Definitions and Interpretation
- In an Agreement, words defined in bold font in parentheses or otherwise, have the meanings given to them therein. In addition, the following words have the following meanings:
Acceptable Use Policy has the meaning given to it in clause 9.4.
Accepted Quotation means a document that meets all of the following criteria: (a) it is entitled “Quotation”, “Order”, “Commercial Terms”, “Proposal” or similar; (b) it is prepared by us; (c) it is issued to you by us; (d) it has been executed by you; (e) you have provided us with the version executed by you; and (f) the executed version that you have provided to us does not include any additional terms and conditions or amendments specified by you, and other than being executed by you, is identical to the version that we provided to you.
ACL means schedule 2 to the Competition and Consumer Act 2010 (Cth).
Agreement has the meaning given to it in clause 1.2.
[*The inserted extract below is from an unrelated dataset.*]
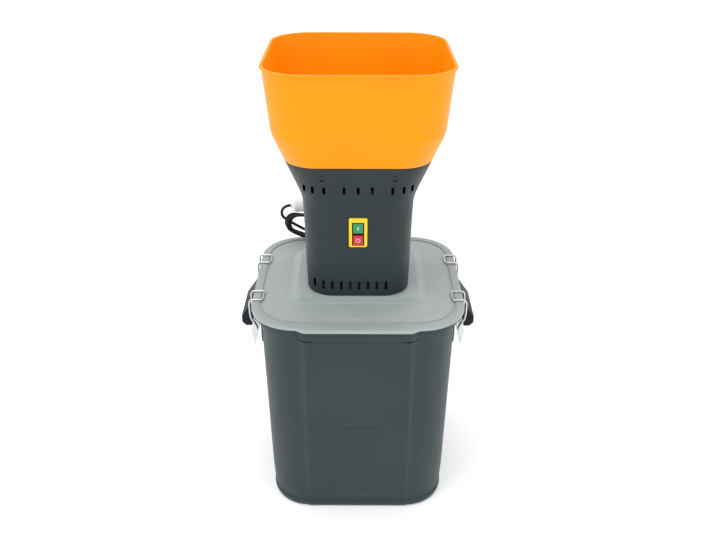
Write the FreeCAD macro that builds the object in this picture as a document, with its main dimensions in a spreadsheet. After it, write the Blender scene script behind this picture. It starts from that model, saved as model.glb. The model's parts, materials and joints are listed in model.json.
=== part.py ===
"""Electric grain mill: a 50 litre bin, a clamped lid, a motor housing and a hopper on top.

The frame is in millimetres, +Z up, +X to the right of someone facing the switch, with the
origin in the middle of the bin's foot. The grain falls from the hopper past the motor into a
chamber under the lid, where a knife on the motor's shaft throws it through a sieve ring.
"""
import FreeCAD, Part
import math
import os
import Sketcher

Vector = FreeCAD.Vector
Rotation = FreeCAD.Rotation

# Driving dimensions. Lengths are in millimetres, angles in degrees.
SIZES = {
    # Bin
    "bin_foot_width": 344,          # across the sides at the floor
    "bin_foot_depth": 373,
    "bin_foot_corner": 88,
    "bin_neck_width": 368,          # across the sides just under the collar
    "bin_neck_depth": 360,
    "bin_neck_corner": 86,
    "bin_wall": 3,
    "bin_floor": 6,
    "foot_recess": 3,               # hollow under the floor, inside the foot ring
    "foot_ring": 14,
    "collar_low": 398,
    "collar_height": 20,
    "collar_width": 384,
    "collar_depth": 364,
    "collar_corner": 92,
    "flat_half": 97,                # half width of the flat front and back panels
    "flat_chamfer": 11,
    "flat_chamfer_foot": 5,
    "flat_root": 2,                 # how far a panel's shoulder lies inside the wall's face
    "neck_panel_proud": 10,
    "foot_panel_proud": 1.5,
    "arch_half": 52,                # embossed arched panel low on the front and back
    "arch_low": 26,
    "arch_high": 204,
    "arch_slope": 14,
    "arch_proud": 2.5,
    # Handles
    "handle_half": 54,
    "handle_low": 347,
    "handle_shoulder": 368,
    "handle_top": 416,
    "handle_reach": 37,             # from the collar's face to the lip
    "handle_wall": 3.5,
    "handle_pad_low": 344,
    "handle_screw_radius": 2.5,
    "handle_screw_head": 4.5,
    # Latches
    "latch_row": 77,                # distance of each latch from the middle of its side
    "latch_pad_face": 186,
    "latch_pad_low": 336,
    "latch_pad_half": 17,
    "bracket_sheet": 1.5,
    "bracket_half": 12,
    "ear_reach": 3.5,
    "ear_half": 4,
    "bracket_low": 342,
    "bracket_high": 392,
    "pivot_offset": 7.5,            # lever pivot in front of the pad
    "pivot_height": 378,
    "pivot_radius": 2,
    "pivot_clearance": 0.06,
    "side_gap": 0.4,                # between latch pieces along a pivot
    "lever_sheet": 1.5,
    "lever_back": 3.5,
    "lever_web": 4.5,               # from the pivot to the inside of the lever's web
    "lever_tail": 46,
    "bail_arm": 12,                 # from the lever pivot down to the bail pivot
    "bail_wire": 3,
    "bail_bow": 12,                 # how far the wire bows out round the rim
    "bail_reach": 14,               # hook bar inboard of the bail pivot
    # Lid
    "gasket_height": 3,
    "gasket_width": 7,
    "lid_width": 400,
    "lid_depth": 380,
    "lid_corner": 88,
    "lid_panel_proud": 10,
    "lid_chamfer": 15,
    "lid_thickness": 7,
    "lid_skin": 4,
    "rim_band": 15,
    "groove_width": 6,
    "groove_depth": 2.5,
    "field_width": 316,
    "field_depth": 324,
    "field_corner": 92,
    "field_height": 2,
    "platform_foot_width": 262,
    "platform_foot_depth": 214,
    "platform_top_width": 232,
    "platform_top_depth": 206,
    "platform_corner": 14,
    "platform_height": 13,
    # Motor housing
    "housing_foot_width": 192,
    "housing_waist_width": 201,
    "housing_depth": 202,
    "housing_corner": 50,
    "housing_waist": 628,
    "housing_top": 704,
    "housing_top_width": 262,
    "housing_top_depth": 252,
    "housing_top_corner": 60,
    "housing_wall": 3,
    "boss_inset": 20,
    "boss_radius": 6,
    "boss_height": 24,
    "vent_width": 6,
    "vent_height": 18,
    "vent_low": 456,
    "vent_pitch": 16.6,
    "vent_count": 9,
    "vent_first": -80.8,
    "upper_vent_low": 650,
    "upper_vent_width": 5,
    "upper_vent_height": 16,
    "upper_vent_pitch": 24.5,
    "upper_vent_side": 60,
    "upper_vent_outer": 80,
    "upper_vent_corner": 95,
    # Hopper
    "hopper_break": 758,
    "hopper_break_width": 301,
    "hopper_break_depth": 300,
    "hopper_break_corner": 68,
    "hopper_top": 873,
    "hopper_width": 327,
    "hopper_depth": 330,
    "hopper_corner": 75,
    "hopper_wall": 3,
    "hopper_lip": 3,
    "hopper_lip_height": 6,
    "hopper_skirt": 28,
    "recess_side": 63,              # screw recesses in front and at the back of the flare
    "recess_level": 684.5,
    "recess_width": 8,
    "recess_height": 14,
    "fit_gap": 0.3,                 # between pieces that sit inside one another
    "outlet": 50,
    "outlet_level": 714,
    "funnel_wall": 3,
    "rail_width": 4,
    "rail_lip": 3,
    # Feed gate and chute
    "gate_thickness": 2.4,
    "gate_travel": 52,
    "gate_overlap": 3,
    "gate_tab_reach": 20,
    "gate_tab_height": 14,
    "chute_width": 44,
    "chute_depth": 26,
    "chute_wall": 2,
    "chute_axis": 65,               # behind the motor's axis
    "chute_bend": 622,
    "chute_flange": 88,
    "chute_flange_thickness": 3,
    # Grinding chamber
    "plate_radius": 98,
    "plate_thickness": 3,
    "sieve_radius": 84,
    "sieve_wall": 1.5,
    "sieve_height": 42,
    "sieve_hole_radius": 3,
    "sieve_hole_count": 24,
    "sieve_hole_rows": 3,
    "stud_ring": 91,
    "stud_radius": 3,
    "nut_radius": 5.5,
    "nut_height": 6,
    "wing_span": 26,
    "wing_height": 9,
    "seal_radius": 13,
    "knife_length": 150,
    "knife_width": 24,
    "knife_thickness": 4,
    "knife_level": 408,
    # Motor
    "bracket_thickness": 6,
    "bracket_radius": 48,
    "lower_bearing_radius": 17.5,
    "lower_bearing_width": 11,
    "lower_bearing_level": 452,
    "upper_bearing_radius": 13,
    "upper_bearing_width": 8,
    "upper_bearing_level": 592,
    "bearing_shell": 3,
    "shaft_radius": 7.5,
    "journal_radius": 5,
    "thread_radius": 6,
    "fan_level": 467,
    "fan_radius": 43,
    "fan_height": 17,
    "fan_blades": 9,
    "stator_low": 500,
    "stator_height": 60,
    "stator_half": 45.5,
    "armature_radius": 27,
    "air_gap": 0.8,
    "coil_inner": 30,
    "coil_thickness": 8,
    "coil_half": 35,
    "coil_band": 9,
    "coil_overhang": 11,
    "winding_radius": 23,
    "winding_overhang": 10,
    "commutator_radius": 14,
    "commutator_low": 571,
    "commutator_height": 17,
    "post_offset": 39.5,
    "post_radius": 4.4,
    "screw_radius": 2.2,
    "screw_head": 4.2,
    "screw_head_height": 3,
    "brush_half": 4,
    "brush_length": 22,
    "brush_gap": 0.35,
    "brush_box_wall": 1.5,
    "brush_level": 579,
    "capacitor_radius": 9,
    "capacitor_length": 30,
    # Switch
    "switch_half_width": 16.6,
    "switch_low": 546,
    "switch_high": 603,
    "switch_plate": 3.5,
    "well_half_width": 11,
    "well_low": 548.8,
    "well_high": 594.5,
    "well_depth": 9,
    "body_half_width": 14.5,
    "body_depth": 38,
    "button_half_width": 8.8,
    "button_height": 19.2,
    "red_low": 550,
    "green_low": 573.4,
    "button_proud": 0.6,
    "button_thickness": 8,
    "button_travel": 3,
    "stem_radius": 3,
    "stem_length": 9,
    # Mains lead
    "cord_diameter": 6.5,
    "gland_x": -22,
    "gland_z": 575,
    "gland_radius": 6.8,
    "gland_flange": 10,
    "gland_flange_thickness": 3,
    "relief_length": 20,
    "relief_root": 6.3,
    "relief_tip": 4.4,
    "hank_y": 172,
    "hank_thickness": 26,
    "hank_height": 64,
    "hank_horn": 20,                # how far its left end stands above its top
    "hank_left": -160.5,
    "hank_right": -2,
    "plug_tail_x": -143,
    "plug_tail": 6,
    "plug_radius": 15,
    "plug_length": 42,
    "pin_radius": 2.4,
    "pin_length": 19,
    "pin_spacing": 19,
}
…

Applicable Law means any legislation, rule of the general law, including common law and equity, judicial order or consent or requisition from, by or with any governmental agency, including any Data Protection Laws, in any applicable jurisdiction.
Business Day means any day from Monday to Friday excluding public holidays in the State of NSW.
Business Hours means 9:00am – 5:00pm on Business Days, in the location of the applicable Site(s).
Commencement Date has the meaning given to it in clause 2.1.
Confidential Information has the meaning given to it in clause 8.1.
CPI means the annual increase in the all groups CPI, Australia in the period commencing 12 months prior.
Data Protection Laws means all applicable data protection and privacy laws in any applicable jurisdiction, including the Privacy Act 1988 (Cth).
defaulting party has the meaning given at clause 15.1.
disclosing party has the meaning given at clause 8.1.
Documentation means any user manuals, notes, technical instructions and documentation issued to you by us in respect of Requested Products and/or Services.
End User has the meaning given to it in clause 9.1.
Enhancement has the meaning given to it in clause 7.5.
ETF has the meaning given in clause 15.4.
Fees means any fees, rates, commissions and charges set out in the relevant Agreement.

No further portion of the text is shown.